The data below needs to be returned exactly, line for line.

--------------------

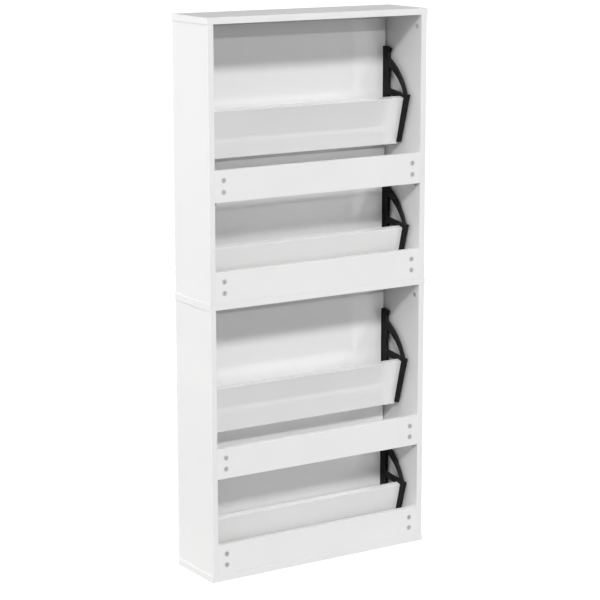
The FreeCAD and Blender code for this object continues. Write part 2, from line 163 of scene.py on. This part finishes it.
# Cam bolts: turned steel with a bright, slightly blue zinc plating. Each is screwed into
# one board and its head is caught by a cam lock in the next.
plated_steel = worn_metal("plated_steel", (0.72, 0.73, 0.75), (0.5, 0.51, 0.54), 0.3)
finish(["rail_cam_bolts", "side_cam_bolts"], plated_steel)

# Dowels: turned from raw beech, with fine lengthways grain. They are tapped into the ends
# of the sides and line them up with the flat panels.
beech, tree, shader = new_material("beech")
grain = noise(tree, 60.0, 6.0, 0.6, stretch=(6.0, 6.0, 0.6))
wood_colour = ramp(tree, grain, [(0.3, (0.50, 0.33, 0.20)), (0.7, (0.68, 0.50, 0.34))])
tree.links.new(wood_colour, shader.inputs["Base Color"])
shader.inputs["Roughness"].default_value = 0.7
bumped(tree, shader, grain, 0.3, 0.0002)
finish(["panel_dowels"], beech)

# Rail pegs: small studs moulded in grey plastic and pushed into the sides. The middle
# rails rest on them.


def moulded_plastic(name, light, shade, dull, shiny, grain_depth):
    """Injection-moulded plastic: spark-eroded grain, flow marks and slightly polished high spots."""
    material, tree, shader = new_material(name)
    flow = noise(tree, 22.0, 4.0, 0.55)
    tree.links.new(ramp(tree, flow, [(0.3, shade), (0.7, light)]), shader.inputs["Base Color"])
    polish = spread(tree, noise(tree, 55.0, 5.0, 0.6), 0.3, 0.7, shiny, dull)
    tree.links.new(polish, shader.inputs["Roughness"])
    shader.inputs["Specular IOR Level"].default_value = 0.04
    bumped(tree, shader, noise(tree, 1300.0, 3.0, 0.6), 0.5, grain_depth)
    return material


grey_plastic = moulded_plastic(
    "grey_plastic", (0.55, 0.55, 0.54), (0.46, 0.46, 0.45), 0.55, 0.4, 0.0001)
finish(["rail_pegs"], grey_plastic)

# Pivot pins and stop pegs: black plastic studs pressed into the sides. Each flap turns on
# two pins and comes to rest, shut or open, against two pegs.
black_plastic = moulded_plastic(
    "black_plastic", (0.024, 0.024, 0.025), (0.015, 0.015, 0.016), 0.60, 0.42, 0.00012)
finish(["pivot_pins", "stop_pegs"], black_plastic)

# Flap doors: 16 mm boards faced in glossy white foil, with the top edge bevelled at the
# back as a finger grip. The brackets are screwed to their inner faces.
flaps = ("flap_1", "flap_2", "flap_3", "flap_4")
door_white = white_melamine(
    "door_white", (0.87, 0.87, 0.87), (0.845, 0.845, 0.845), 0.16, 0.10, lacquer=1.0)
for flap in flaps:
    finish([flap + "_door"], door_white)

# Inner boards: the same glossy board, cut lower and set leaning back. Their ends sit in
# the pockets of the brackets and hold the shoes off the back.
board_white = white_melamine(
    "board_white", (0.87, 0.87, 0.868), (0.84, 0.84, 0.838), 0.16, 0.10, lacquer=1.0)
for flap in flaps:
    finish([flap + "_board"], board_white)

# Flap brackets: moulded in black plastic, a bar along the door and a leg along the board
# joined by an arc and a strut. Each turns on its pivot pin.
for flap in flaps:
    finish([flap + "_bracket_left", flap + "_bracket_right"], black_plastic)

# Flap screws: plated wood screws, two from each bracket into the door and two into the
# board.
for flap in flaps:
    finish([flap + "_bracket_screws", flap + "_board_screws"], plated_steel)

# Studio: a pale floor and an even white surround that look white but light the cabinet
# only weakly. Far lights behind, beside, above and in front do the lighting.
bpy.ops.mesh.primitive_plane_add(size=60.0, location=(0.0, 0.0, 0.0))
floor = bpy.context.object
floor.name = "studio_floor"
pale_floor, tree, shader = new_material("pale_floor")
tone = noise(tree, 1.5, 4.0, 0.5)
floor_colour = ramp(tree, tone, [(0.3, (0.20, 0.20, 0.20)), (0.7, (0.22, 0.22, 0.22))])
tree.links.new(floor_colour, shader.inputs["Base Color"])
shader.inputs["Roughness"].default_value = 0.8
shader.inputs["Specular IOR Level"].default_value = 0.1
shader.inputs["Emission Color"].default_value = (1.0, 1.0, 1.0, 1.0)
seen_directly = tree.nodes.new("ShaderNodeLightPath").outputs["Is Camera Ray"]
tree.links.new(combined(tree, seen_directly, 0.94, "MULTIPLY"), shader.inputs["Emission Strength"])
floor.data.materials.append(pale_floor)

world = bpy.data.worlds.new("studio")
world.use_nodes = True
world.node_tree.nodes["Background"].inputs["Color"].default_value = (1.0, 1.0, 1.0, 1.0)
seen_directly = world.node_tree.nodes.new("ShaderNodeLightPath").outputs["Is Camera Ray"]
surround = spread(world.node_tree, seen_directly, 0.0, 1.0, 0.12, 1.0)
world.node_tree.links.new(surround, world.node_tree.nodes["Background"].inputs["Strength"])
bpy.context.scene.world = world
bpy.context.scene.view_settings.view_transform = "Standard"


def distant_light(name, toward, strength, softness):
    """Far studio light: the direction it comes from, its strength and its angular size in degrees."""
    data = bpy.data.lights.new(name, "SUN")
    data.energy = strength
    data.angle = math.radians(softness)
    light = bpy.data.objects.new(name, data)
    light.rotation_euler = (-Vector(toward)).to_track_quat("-Z", "Y").to_euler()
    bpy.context.scene.collection.objects.link(light)


distant_light("key_light", (0.44, 1.0, 0.81), 2.02, 7.0)
distant_light("low_light", (0.0, 1.0, 0.31), 0.48, 2.0)
distant_light("high_light", (0.1, 1.0, 1.25), 0.20, 3.0)
distant_light("back_fill", (-0.2, 1.0, 0.03), 0.42, 20.0)
distant_light("far_side_fill", (-0.8, 1.0, 0.1), 0.18, 20.0)
distant_light("side_light", (1.0, -0.55, 0.12), 1.60, 20.0)
distant_light("side_back_light", (1.0, 0.04, 0.1), 1.05, 20.0)
distant_light("top_light", (0.1, 0.1, 1.0), 0.10, 20.0)
distant_light("front_light", (-1.6, -1.0, 0.4), 1.70, 30.0)

# Camera: behind the cabinet and to its side, a little above the top panel, tilted down at
# the middle of the back.
camera_data = bpy.data.cameras.new("camera")
camera_data.lens = 125.29
camera_data.sensor_width = 36.0
camera_data.shift_x = -0.02088
camera = bpy.data.objects.new("camera", camera_data)
camera.location = (2.7353, 4.3118, 1.7221)
camera.rotation_euler = (math.radians(78.236), 0.0, math.radians(147.319))
bpy.context.scene.collection.objects.link(camera)
bpy.context.scene.camera = camera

--------------------

> Exercise output
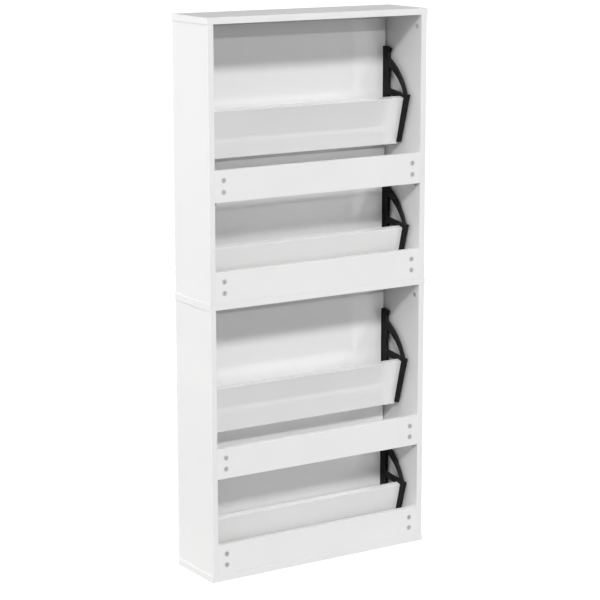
The FreeCAD and Blender code for this object continues. Write part 2, from line 163 of scene.py on. This part finishes it.
# Cam bolts: turned steel with a bright, slightly blue zinc plating. Each is screwed into
# one board and its head is caught by a cam lock in the next.
plated_steel = worn_metal("plated_steel", (0.72, 0.73, 0.75), (0.5, 0.51, 0.54), 0.3)
finish(["rail_cam_bolts", "side_cam_bolts"], plated_steel)

# Dowels: turned from raw beech, with fine lengthways grain. They are tapped into the ends
# of the sides and line them up with the flat panels.
beech, tree, shader = new_material("beech")
grain = noise(tree, 60.0, 6.0, 0.6, stretch=(6.0, 6.0, 0.6))
wood_colour = ramp(tree, grain, [(0.3, (0.50, 0.33, 0.20)), (0.7, (0.68, 0.50, 0.34))])
tree.links.new(wood_colour, shader.inputs["Base Color"])
shader.inputs["Roughness"].default_value = 0.7
bumped(tree, shader, grain, 0.3, 0.0002)
finish(["panel_dowels"], beech)

# Rail pegs: small studs moulded in grey plastic and pushed into the sides. The middle
# rails rest on them.


def moulded_plastic(name, light, shade, dull, shiny, grain_depth):
    """Injection-moulded plastic: spark-eroded grain, flow marks and slightly polished high spots."""
    material, tree, shader = new_material(name)
    flow = noise(tree, 22.0, 4.0, 0.55)
    tree.links.new(ramp(tree, flow, [(0.3, shade), (0.7, light)]), shader.inputs["Base Color"])
    polish = spread(tree, noise(tree, 55.0, 5.0, 0.6), 0.3, 0.7, shiny, dull)
    tree.links.new(polish, shader.inputs["Roughness"])
    shader.inputs["Specular IOR Level"].default_value = 0.04
    bumped(tree, shader, noise(tree, 1300.0, 3.0, 0.6), 0.5, grain_depth)
    return material


grey_plastic = moulded_plastic(
    "grey_plastic", (0.55, 0.55, 0.54), (0.46, 0.46, 0.45), 0.55, 0.4, 0.0001)
finish(["rail_pegs"], grey_plastic)

# Pivot pins and stop pegs: black plastic studs pressed into the sides. Each flap turns on
# two pins and comes to rest, shut or open, against two pegs.
black_plastic = moulded_plastic(
    "black_plastic", (0.024, 0.024, 0.025), (0.015, 0.015, 0.016), 0.60, 0.42, 0.00012)
finish(["pivot_pins", "stop_pegs"], black_plastic)

# Flap doors: 16 mm boards faced in glossy white foil, with the top edge bevelled at the
# back as a finger grip. The brackets are screwed to their inner faces.
flaps = ("flap_1", "flap_2", "flap_3", "flap_4")
door_white = white_melamine(
    "door_white", (0.87, 0.87, 0.87), (0.845, 0.845, 0.845), 0.16, 0.10, lacquer=1.0)
for flap in flaps:
    finish([flap + "_door"], door_white)

# Inner boards: the same glossy board, cut lower and set leaning back. Their ends sit in
# the pockets of the brackets and hold the shoes off the back.
board_white = white_melamine(
    "board_white", (0.87, 0.87, 0.868), (0.84, 0.84, 0.838), 0.16, 0.10, lacquer=1.0)
for flap in flaps:
    finish([flap + "_board"], board_white)

# Flap brackets: moulded in black plastic, a bar along the door and a leg along the board
# joined by an arc and a strut. Each turns on its pivot pin.
for flap in flaps:
    finish([flap + "_bracket_left", flap + "_bracket_right"], black_plastic)

# Flap screws: plated wood screws, two from each bracket into the door and two into the
# board.
for flap in flaps:
    finish([flap + "_bracket_screws", flap + "_board_screws"], plated_steel)

# Studio: a pale floor and an even white surround that look white but light the cabinet
# only weakly. Far lights behind, beside, above and in front do the lighting.
bpy.ops.mesh.primitive_plane_add(size=60.0, location=(0.0, 0.0, 0.0))
floor = bpy.context.object
floor.name = "studio_floor"
pale_floor, tree, shader = new_material("pale_floor")
tone = noise(tree, 1.5, 4.0, 0.5)
floor_colour = ramp(tree, tone, [(0.3, (0.20, 0.20, 0.20)), (0.7, (0.22, 0.22, 0.22))])
tree.links.new(floor_colour, shader.inputs["Base Color"])
shader.inputs["Roughness"].default_value = 0.8
shader.inputs["Specular IOR Level"].default_value = 0.1
shader.inputs["Emission Color"].default_value = (1.0, 1.0, 1.0, 1.0)
seen_directly = tree.nodes.new("ShaderNodeLightPath").outputs["Is Camera Ray"]
tree.links.new(combined(tree, seen_directly, 0.94, "MULTIPLY"), shader.inputs["Emission Strength"])
floor.data.materials.append(pale_floor)

world = bpy.data.worlds.new("studio")
world.use_nodes = True
world.node_tree.nodes["Background"].inputs["Color"].default_value = (1.0, 1.0, 1.0, 1.0)
seen_directly = world.node_tree.nodes.new("ShaderNodeLightPath").outputs["Is Camera Ray"]
surround = spread(world.node_tree, seen_directly, 0.0, 1.0, 0.12, 1.0)
world.node_tree.links.new(surround, world.node_tree.nodes["Background"].inputs["Strength"])
bpy.context.scene.world = world
bpy.context.scene.view_settings.view_transform = "Standard"


def distant_light(name, toward, strength, softness):
    """Far studio light: the direction it comes from, its strength and its angular size in degrees."""
    data = bpy.data.lights.new(name, "SUN")
    data.energy = strength
    data.angle = math.radians(softness)
    light = bpy.data.objects.new(name, data)
    light.rotation_euler = (-Vector(toward)).to_track_quat("-Z", "Y").to_euler()
    bpy.context.scene.collection.objects.link(light)


distant_light("key_light", (0.44, 1.0, 0.81), 2.02, 7.0)
distant_light("low_light", (0.0, 1.0, 0.31), 0.48, 2.0)
distant_light("high_light", (0.1, 1.0, 1.25), 0.20, 3.0)
distant_light("back_fill", (-0.2, 1.0, 0.03), 0.42, 20.0)
distant_light("far_side_fill", (-0.8, 1.0, 0.1), 0.18, 20.0)
distant_light("side_light", (1.0, -0.55, 0.12), 1.60, 20.0)
distant_light("side_back_light", (1.0, 0.04, 0.1), 1.05, 20.0)
distant_light("top_light", (0.1, 0.1, 1.0), 0.10, 20.0)
distant_light("front_light", (-1.6, -1.0, 0.4), 1.70, 30.0)

# Camera: behind the cabinet and to its side, a little above the top panel, tilted down at
# the middle of the back.
camera_data = bpy.data.cameras.new("camera")
camera_data.lens = 125.29
camera_data.sensor_width = 36.0
camera_data.shift_x = -0.02088
camera = bpy.data.objects.new("camera", camera_data)
camera.location = (2.7353, 4.3118, 1.7221)
camera.rotation_euler = (math.radians(78.236), 0.0, math.radians(147.319))
bpy.context.scene.collection.objects.link(camera)
bpy.context.scene.camera = camera